Restate the entire listing word for word.

--- START STORED DATA ---

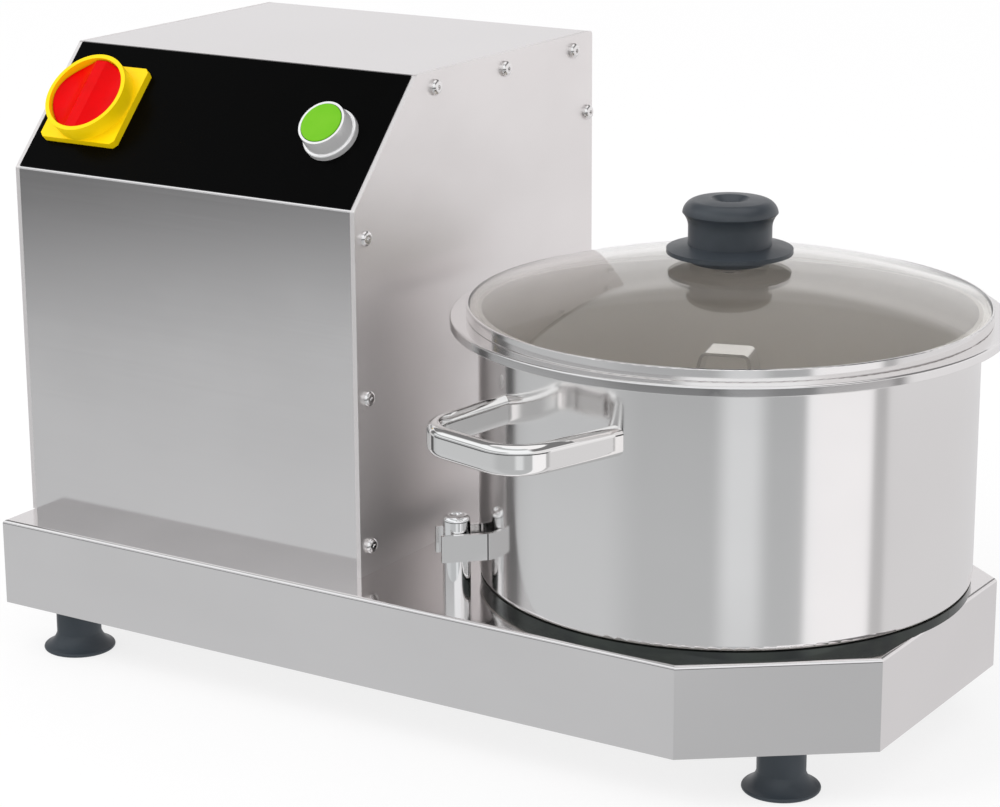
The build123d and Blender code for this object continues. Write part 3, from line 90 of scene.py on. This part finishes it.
class Value:
    """A shader socket that takes part in sums, so that 1 - mask works."""

    def __init__(self, graph, socket):
        self.graph = graph
        self.socket = socket

    def sum_node(self, operation, *numbers):
        node = self.graph.make("ShaderNodeMath", {"operation": operation}, dict(enumerate(numbers)))
        return Value(self.graph, node.outputs[0])

    def __add__(self, other):
        return self.sum_node("ADD", self, other)

    def __sub__(self, other):
        return self.sum_node("SUBTRACT", self, other)

    def __rsub__(self, other):
        return self.sum_node("SUBTRACT", other, self)

    def __mul__(self, other):
        return self.sum_node("MULTIPLY", self, other)

    def __pow__(self, other):
        return self.sum_node("POWER", self, other)

    def __mod__(self, other):
        return self.sum_node("MODULO", self, other)

    __radd__ = __add__
    __rmul__ = __mul__

    def size(self):
        return self.sum_node("ABSOLUTE", self)

    def most(self, other):
        return self.sum_node("MAXIMUM", self, other)

    def ramp(self, low, high):
        """0 at low, 1 at high, smooth between them."""
        node = self.graph.make(
            "ShaderNodeMapRange",
            {"interpolation_type": "SMOOTHSTEP"},
            {"Value": self, "From Min": low, "From Max": high, "To Min": 0.0, "To Max": 1.0},
        )
        return Value(self.graph, node.outputs[0])


class Graph:
    """The nodes of one material, or of the world."""

    def __init__(self, owner):
        owner.use_nodes = True
        self.tree = owner.node_tree
        self.tree.nodes.clear()

    def make(self, kind, settings=None, sockets=None):
        node = self.tree.nodes.new(kind)
        for name, setting in (settings or {}).items():
            setattr(node, name, setting)
        for name, given in (sockets or {}).items():
            if isinstance(given, Value):
                self.tree.links.new(given.socket, node.inputs[name])
            else:
                node.inputs[name].default_value = given
        return node

    def value(self, kind, settings=None, sockets=None, output=0):
        return Value(self, self.make(kind, settings, sockets).outputs[output])

    def place(self, scale=(1, 1, 1), offset=(0, 0, 0)):
        """Object coordinates in metres, stretched and moved."""
        where = self.value("ShaderNodeTexCoord", output="Object")
        return self.value(
            "ShaderNodeMapping", None, {"Vector": where, "Scale": scale, "Location": offset}
        )

    def parts(self, vector):
        node = self.make("ShaderNodeSeparateXYZ", None, {0: vector})
        return [Value(self, output) for output in node.outputs]

    def noise(self, vector, scale, detail, roughness):
        return self.value(
            "ShaderNodeTexNoise",
            None,
            {"Vector": vector, "Scale": scale, "Detail": detail, "Roughness": roughness},
        )

    def mix(self, share, first, second):
        """Between two colours."""
        return self.value(
            "ShaderNodeMix",
            {"data_type": "RGBA"},
            {0: share, 6: first, 7: second},
            output=2,
        )

    def bump(self, height, strength, distance):
        return self.value(
            "ShaderNodeBump", None, {"Height": height, "Strength": strength, "Distance": distance}
        )

    def finish(self, shader, surface="ShaderNodeOutputMaterial"):
        self.make(surface, None, {"Surface": shader})


def choose(share, first, second):
    """The first where share is 1, the second where it is 0."""
    return share * first + (1 - share) * second


def rgb(red, green, blue):
    """A written colour, 0 to 255, as the linear colour of a socket."""
    linear = []
    for part in (red, green, blue):
        share = part / 255
        linear.append(share / 12.92 if share <= 0.04045 else ((share + 0.055) / 1.055) ** 2.4)
    return (*linear, 1.0)


def shaded(tone, share, lift=0.0):
    """The same colour, lighter or darker."""
    return tuple(min(1.0, part * share + lift) for part in tone[:3]) + (1.0,)


# ------------------------------------------------------------------ studio


class Card(NamedTuple):
    """An upright card that gives or takes light: how much, and where it stands, in degrees.

    Heading 0 is to the machine's right, 90 behind it, 180 to its left and -90 in front.
    """

    level: float
    heading: float
    half_width: float
    edge: float


class Strip(NamedTuple):
    """A level strip that takes light: how much, and its height above the horizon, in degrees."""

    level: float
    low: float
    high: float
    edge: float


FULL_TURN = 360
HALF_TURN = 180

# Only reflections see the cards and strips, and a level of 1 is white. The rest is lit evenly.
WHITE = 1.0
EVEN_LIGHT = 0.98
NEAR_WHITE = (1, 0.99, 1, 1)
COOL_WHITE = (0.965, 0.985, 1, 1)
HORIZON = (-1.5, 1.5)
FRONT_HALF = Card(level=1.0, heading=-100, half_width=75, edge=8)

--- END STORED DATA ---

RESULT
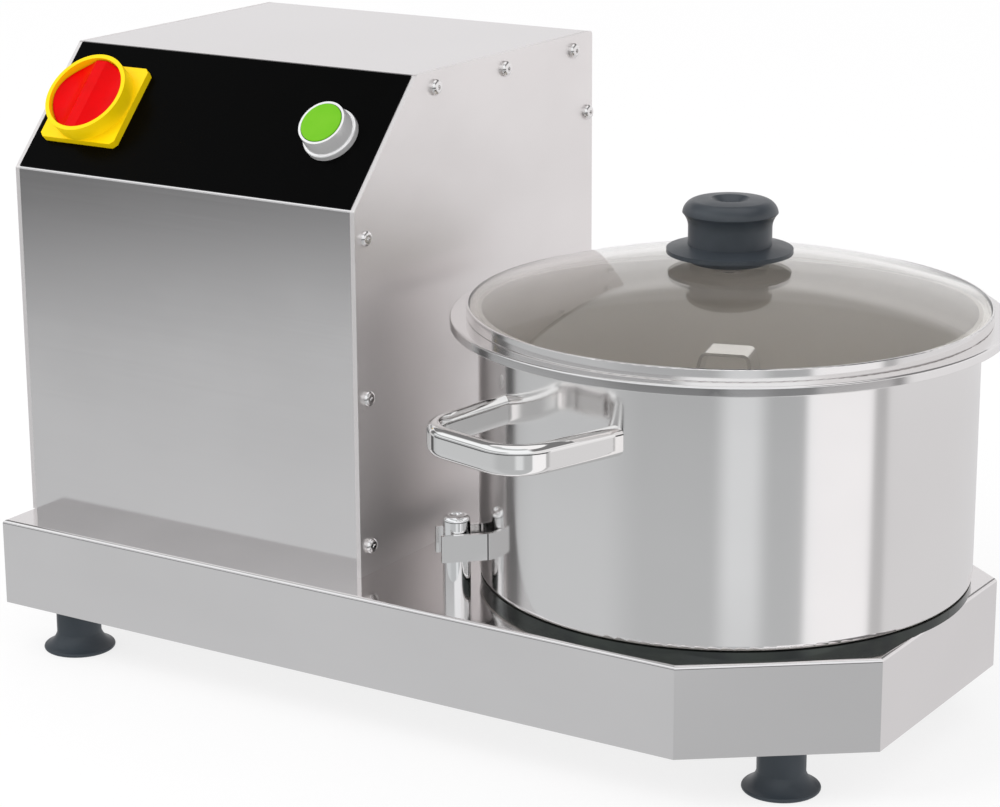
The build123d and Blender code for this object continues. Write part 3, from line 90 of scene.py on. This part finishes it.
class Value:
    """A shader socket that takes part in sums, so that 1 - mask works."""

    def __init__(self, graph, socket):
        self.graph = graph
        self.socket = socket

    def sum_node(self, operation, *numbers):
        node = self.graph.make("ShaderNodeMath", {"operation": operation}, dict(enumerate(numbers)))
        return Value(self.graph, node.outputs[0])

    def __add__(self, other):
        return self.sum_node("ADD", self, other)

    def __sub__(self, other):
        return self.sum_node("SUBTRACT", self, other)

    def __rsub__(self, other):
        return self.sum_node("SUBTRACT", other, self)

    def __mul__(self, other):
        return self.sum_node("MULTIPLY", self, other)

    def __pow__(self, other):
        return self.sum_node("POWER", self, other)

    def __mod__(self, other):
        return self.sum_node("MODULO", self, other)

    __radd__ = __add__
    __rmul__ = __mul__

    def size(self):
        return self.sum_node("ABSOLUTE", self)

    def most(self, other):
        return self.sum_node("MAXIMUM", self, other)

    def ramp(self, low, high):
        """0 at low, 1 at high, smooth between them."""
        node = self.graph.make(
            "ShaderNodeMapRange",
            {"interpolation_type": "SMOOTHSTEP"},
            {"Value": self, "From Min": low, "From Max": high, "To Min": 0.0, "To Max": 1.0},
        )
        return Value(self.graph, node.outputs[0])


class Graph:
    """The nodes of one material, or of the world."""

    def __init__(self, owner):
        owner.use_nodes = True
        self.tree = owner.node_tree
        self.tree.nodes.clear()

    def make(self, kind, settings=None, sockets=None):
        node = self.tree.nodes.new(kind)
        for name, setting in (settings or {}).items():
            setattr(node, name, setting)
        for name, given in (sockets or {}).items():
            if isinstance(given, Value):
                self.tree.links.new(given.socket, node.inputs[name])
            else:
                node.inputs[name].default_value = given
        return node

    def value(self, kind, settings=None, sockets=None, output=0):
        return Value(self, self.make(kind, settings, sockets).outputs[output])

    def place(self, scale=(1, 1, 1), offset=(0, 0, 0)):
        """Object coordinates in metres, stretched and moved."""
        where = self.value("ShaderNodeTexCoord", output="Object")
        return self.value(
            "ShaderNodeMapping", None, {"Vector": where, "Scale": scale, "Location": offset}
        )

    def parts(self, vector):
        node = self.make("ShaderNodeSeparateXYZ", None, {0: vector})
        return [Value(self, output) for output in node.outputs]

    def noise(self, vector, scale, detail, roughness):
        return self.value(
            "ShaderNodeTexNoise",
            None,
            {"Vector": vector, "Scale": scale, "Detail": detail, "Roughness": roughness},
        )

    def mix(self, share, first, second):
        """Between two colours."""
        return self.value(
            "ShaderNodeMix",
            {"data_type": "RGBA"},
            {0: share, 6: first, 7: second},
            output=2,
        )

    def bump(self, height, strength, distance):
        return self.value(
            "ShaderNodeBump", None, {"Height": height, "Strength": strength, "Distance": distance}
        )

    def finish(self, shader, surface="ShaderNodeOutputMaterial"):
        self.make(surface, None, {"Surface": shader})


def choose(share, first, second):
    """The first where share is 1, the second where it is 0."""
    return share * first + (1 - share) * second


def rgb(red, green, blue):
    """A written colour, 0 to 255, as the linear colour of a socket."""
    linear = []
    for part in (red, green, blue):
        share = part / 255
        linear.append(share / 12.92 if share <= 0.04045 else ((share + 0.055) / 1.055) ** 2.4)
    return (*linear, 1.0)


def shaded(tone, share, lift=0.0):
    """The same colour, lighter or darker."""
    return tuple(min(1.0, part * share + lift) for part in tone[:3]) + (1.0,)


# ------------------------------------------------------------------ studio


class Card(NamedTuple):
    """An upright card that gives or takes light: how much, and where it stands, in degrees.

    Heading 0 is to the machine's right, 90 behind it, 180 to its left and -90 in front.
    """

    level: float
    heading: float
    half_width: float
    edge: float


class Strip(NamedTuple):
    """A level strip that takes light: how much, and its height above the horizon, in degrees."""

    level: float
    low: float
    high: float
    edge: float


FULL_TURN = 360
HALF_TURN = 180

# Only reflections see the cards and strips, and a level of 1 is white. The rest is lit evenly.
WHITE = 1.0
EVEN_LIGHT = 0.98
NEAR_WHITE = (1, 0.99, 1, 1)
COOL_WHITE = (0.965, 0.985, 1, 1)
HORIZON = (-1.5, 1.5)
FRONT_HALF = Card(level=1.0, heading=-100, half_width=75, edge=8)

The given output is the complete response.